A major hit from 2004, "Spider-Man 2" raises the stakes in Peter's life as he faces off with a sympathetic villain in Dr. Otto Octavius (Alfred Molina). He also must come to accept that the love of his life, MJ, is about to marry someone else. However, in the final scene, we discover MJ has left her fiancé at the altar and has shown up on Peter's doorstep. In reference to his spandex-clad alter ego, she tells him that it's high time someone saved him for a change. Then they kiss ... until Peter hears sirens in the distance. MJ tells him to go, and he jumps out the window, excited about what's to come. 

Unknown to Peter, MJ is watching him with a somewhat sad look in her eye as she accepts what being with Peter means. It's not just him she's with — it's Spider-Man. And while she loves him, audiences can see the pain in her eyes as the realization of her choice sinks in.
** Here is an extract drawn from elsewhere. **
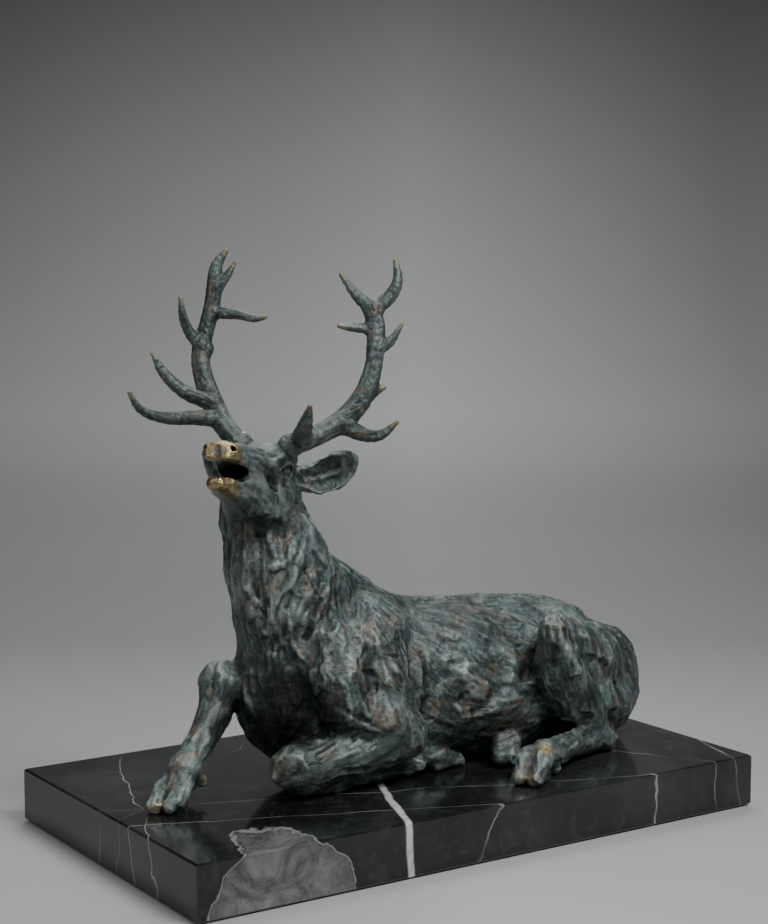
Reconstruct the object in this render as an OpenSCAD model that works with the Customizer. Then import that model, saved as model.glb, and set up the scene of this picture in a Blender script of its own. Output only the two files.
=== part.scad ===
// Recumbent bellowing stag, bronze statuette on a polished marble base.
// Millimetres. The origin is at the middle of the underside of the base.
// +X runs towards the rump, so the stag faces -X. Its left side faces -Y. +Z is up.

/* [Base] */
// Length of the marble base
base_length = 360; // [352:1:380]
// Width of the marble base
base_width = 204; // [200:1:230]
// Height of the whole base, with its felt
base_height = 30; // [28:0.5:36]
// Chamfer along the edges of the marble
base_chamfer = 1; // [0.5:0.1:2]
// Thickness of the felt under the marble
felt_thickness = 0.8; // [0.5:0.1:1.2]
// How far the felt stands back from the edge of the marble
felt_margin = 2; // [1:0.5:6]

/* [Bronze] */
// Wall of the hollow castings
wall = 4; // [3:0.5:5]
// How far the head turns to the stag's left
head_turn = 38; // [30:1:44]
// How far the face tilts upwards
head_pitch = 11; // [5:1:16]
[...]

3. Spider-Man: No Way Home

As far as the Tom Holland era of Spidey films goes, 2021's "Spider-Man: No Way Home" gives audiences the most authentic version of the character. Holland's Spider-Man has often been in the backseat of his own movies, as the adversaries he faces off against in "Spider-Man: Homecoming" and "Spider-Man: Far from Home" are basically "Iron Man" villains. The Vulture (Michael Keaton) and Mysterio (Jake Gyllenhaal) are primarily angry at Iron Man — Spider-Man just gets caught in the crossfire.

This is what makes the ending of "Spider-Man: No Way Home" so great. It finally shows Spider-Man on his own, as the hero historically tends to be. He doesn't have the Avengers or Stark technology to rely on. The movie's final scene shows Peter coming to terms with the fact that he's alone. Nobody remembers him. His Aunt May has passed. He decides against trying to make his friends remember him, and creates a new Spider-Man suit entirely on his own. The words of his Aunt May — "With great power, comes great responsibility" — ring in his head as he understands the responsibility that comes with being Spider-Man. Holland's Peter Parker alone in his room, mentally taking on the weight of his responsibilities, makes for a powerful scene. 

2. Spider-Man: Far from Home

"Spider-Man: Far from Home" is a fun film that introduces an interesting take on Mysterio. Typically, the fishbowl-headed criminal is known as a master of illusion, so it's interesting to see him reinvented in the mold of a modern tech bro, as opposed to his more traditional rendering as a disgruntled special effects artist.

However, it's in the 2019 film's final scene that Mysterio's true illusion comes to light, as he tricks the world into thinking that Spider-Man is the villain of the story. It gets worse, as Mysterio also broadcasts the fact that Peter Parker is Spider-Man. Even in death, Mysterio single-handedly changes Spider-Man's entire life. This is the moment that leads to Peter accidentally breaking the barriers of reality, resulting in the events of the next film, "Spider-Man: No Way Home." 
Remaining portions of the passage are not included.